## WHAT TO WORK ON
Extract each line of the records below that contains the word "object".

## CAD and scene scripts
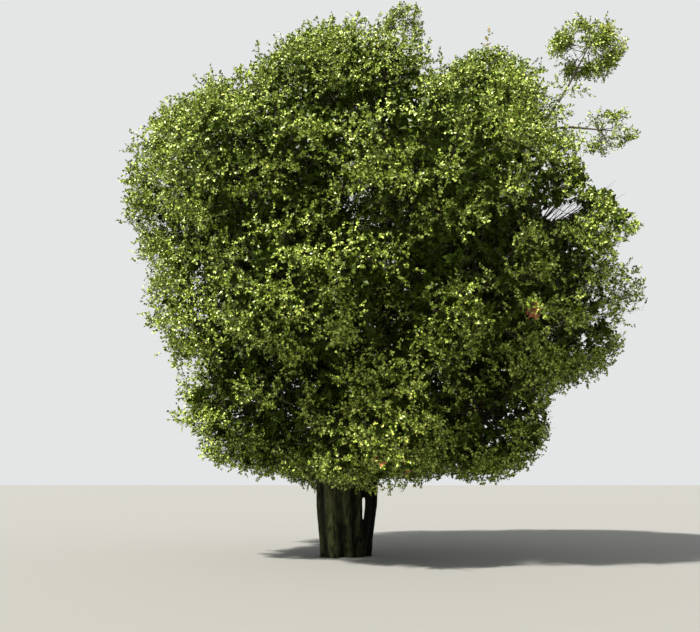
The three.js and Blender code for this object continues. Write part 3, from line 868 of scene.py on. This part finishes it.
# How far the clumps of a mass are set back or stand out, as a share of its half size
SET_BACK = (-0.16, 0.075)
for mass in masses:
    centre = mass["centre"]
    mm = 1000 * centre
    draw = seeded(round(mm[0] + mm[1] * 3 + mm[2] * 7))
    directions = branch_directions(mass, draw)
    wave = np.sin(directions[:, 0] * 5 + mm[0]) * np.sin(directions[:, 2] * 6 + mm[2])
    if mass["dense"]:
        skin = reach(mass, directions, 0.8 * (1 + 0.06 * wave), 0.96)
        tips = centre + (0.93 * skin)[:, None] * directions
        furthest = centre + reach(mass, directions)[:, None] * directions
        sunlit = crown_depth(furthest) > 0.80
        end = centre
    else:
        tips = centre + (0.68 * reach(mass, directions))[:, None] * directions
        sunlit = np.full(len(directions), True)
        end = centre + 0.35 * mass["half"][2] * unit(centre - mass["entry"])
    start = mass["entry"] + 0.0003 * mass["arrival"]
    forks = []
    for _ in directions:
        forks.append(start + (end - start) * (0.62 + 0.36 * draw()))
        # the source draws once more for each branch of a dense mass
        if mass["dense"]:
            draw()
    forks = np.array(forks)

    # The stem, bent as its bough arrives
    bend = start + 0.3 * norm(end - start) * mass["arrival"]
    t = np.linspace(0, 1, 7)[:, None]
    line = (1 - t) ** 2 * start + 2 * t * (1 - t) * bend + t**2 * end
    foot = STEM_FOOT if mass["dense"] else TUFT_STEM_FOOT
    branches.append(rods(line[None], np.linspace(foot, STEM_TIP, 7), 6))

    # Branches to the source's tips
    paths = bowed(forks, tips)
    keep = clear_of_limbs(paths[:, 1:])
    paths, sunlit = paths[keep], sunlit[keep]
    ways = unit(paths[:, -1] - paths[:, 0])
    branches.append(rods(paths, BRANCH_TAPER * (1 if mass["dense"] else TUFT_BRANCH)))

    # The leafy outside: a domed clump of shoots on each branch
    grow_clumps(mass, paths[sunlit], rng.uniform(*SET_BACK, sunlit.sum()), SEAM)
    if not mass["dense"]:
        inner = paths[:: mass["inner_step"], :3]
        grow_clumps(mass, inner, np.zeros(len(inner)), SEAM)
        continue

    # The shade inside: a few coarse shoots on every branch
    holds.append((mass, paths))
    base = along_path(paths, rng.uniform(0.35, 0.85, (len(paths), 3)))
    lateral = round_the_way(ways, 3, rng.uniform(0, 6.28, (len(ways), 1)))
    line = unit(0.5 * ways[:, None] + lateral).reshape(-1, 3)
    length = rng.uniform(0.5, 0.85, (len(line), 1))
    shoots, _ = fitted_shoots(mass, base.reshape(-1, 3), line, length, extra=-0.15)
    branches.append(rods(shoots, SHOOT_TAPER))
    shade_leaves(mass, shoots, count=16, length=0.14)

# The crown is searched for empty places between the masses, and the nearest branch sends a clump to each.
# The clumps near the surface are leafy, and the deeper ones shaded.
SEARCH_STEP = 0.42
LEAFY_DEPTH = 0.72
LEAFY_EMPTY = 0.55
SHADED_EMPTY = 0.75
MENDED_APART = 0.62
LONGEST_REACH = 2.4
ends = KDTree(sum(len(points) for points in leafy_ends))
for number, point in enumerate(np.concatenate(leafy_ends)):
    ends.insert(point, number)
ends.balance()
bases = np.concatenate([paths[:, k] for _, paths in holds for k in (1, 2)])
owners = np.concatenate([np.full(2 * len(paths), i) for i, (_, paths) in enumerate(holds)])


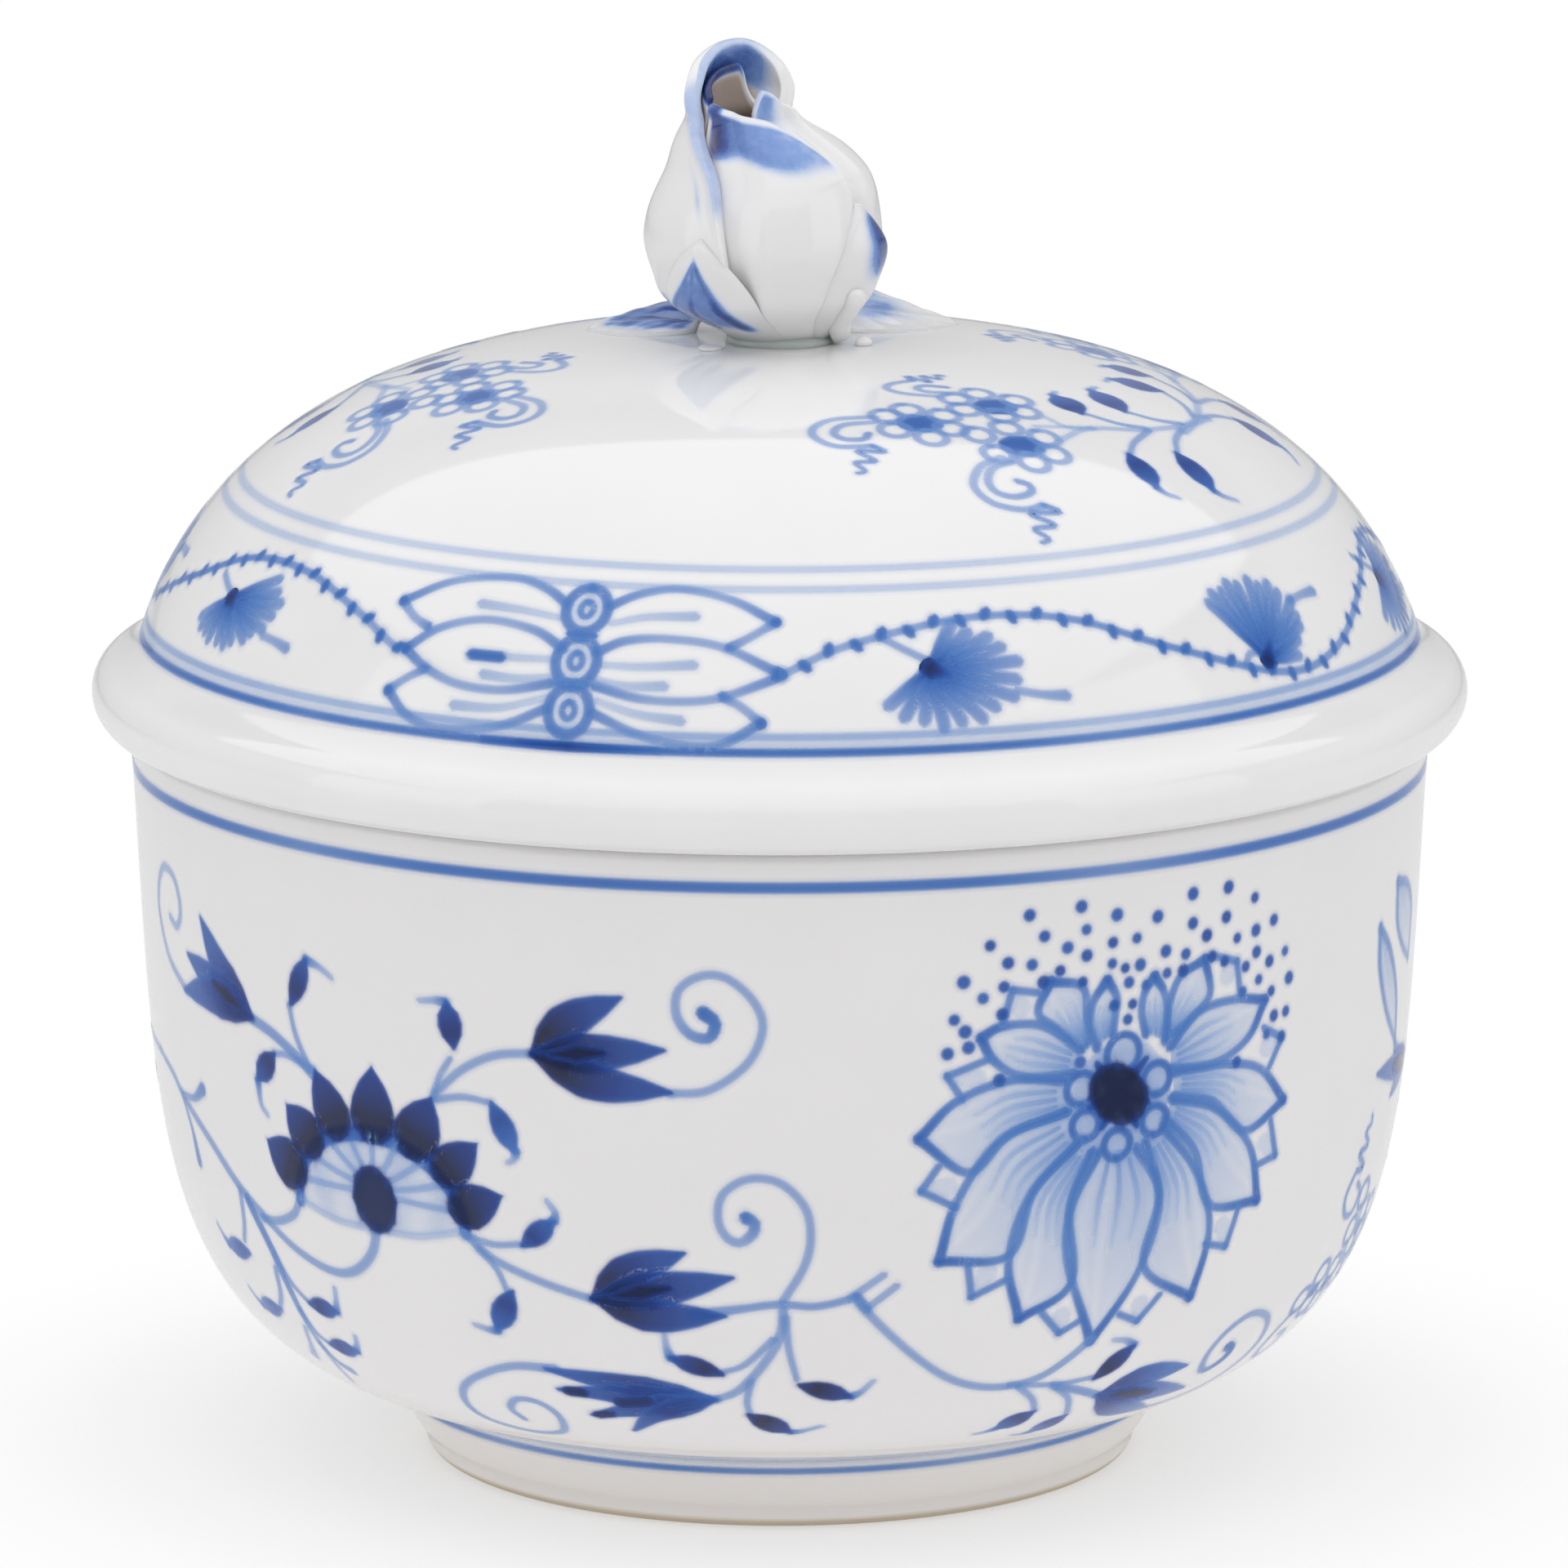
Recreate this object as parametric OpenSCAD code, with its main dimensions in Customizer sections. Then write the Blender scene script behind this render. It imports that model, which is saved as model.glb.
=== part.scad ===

## RESULT OF THE EXERCISE
The three.js and Blender code for this object continues. Write part 3, from line 868 of scene.py on. This part finishes it.
Recreate this object as parametric OpenSCAD code, with its main dimensions in Customizer sections. Then write the Blender scene script behind this render. It imports that model, which is saved as model.glb.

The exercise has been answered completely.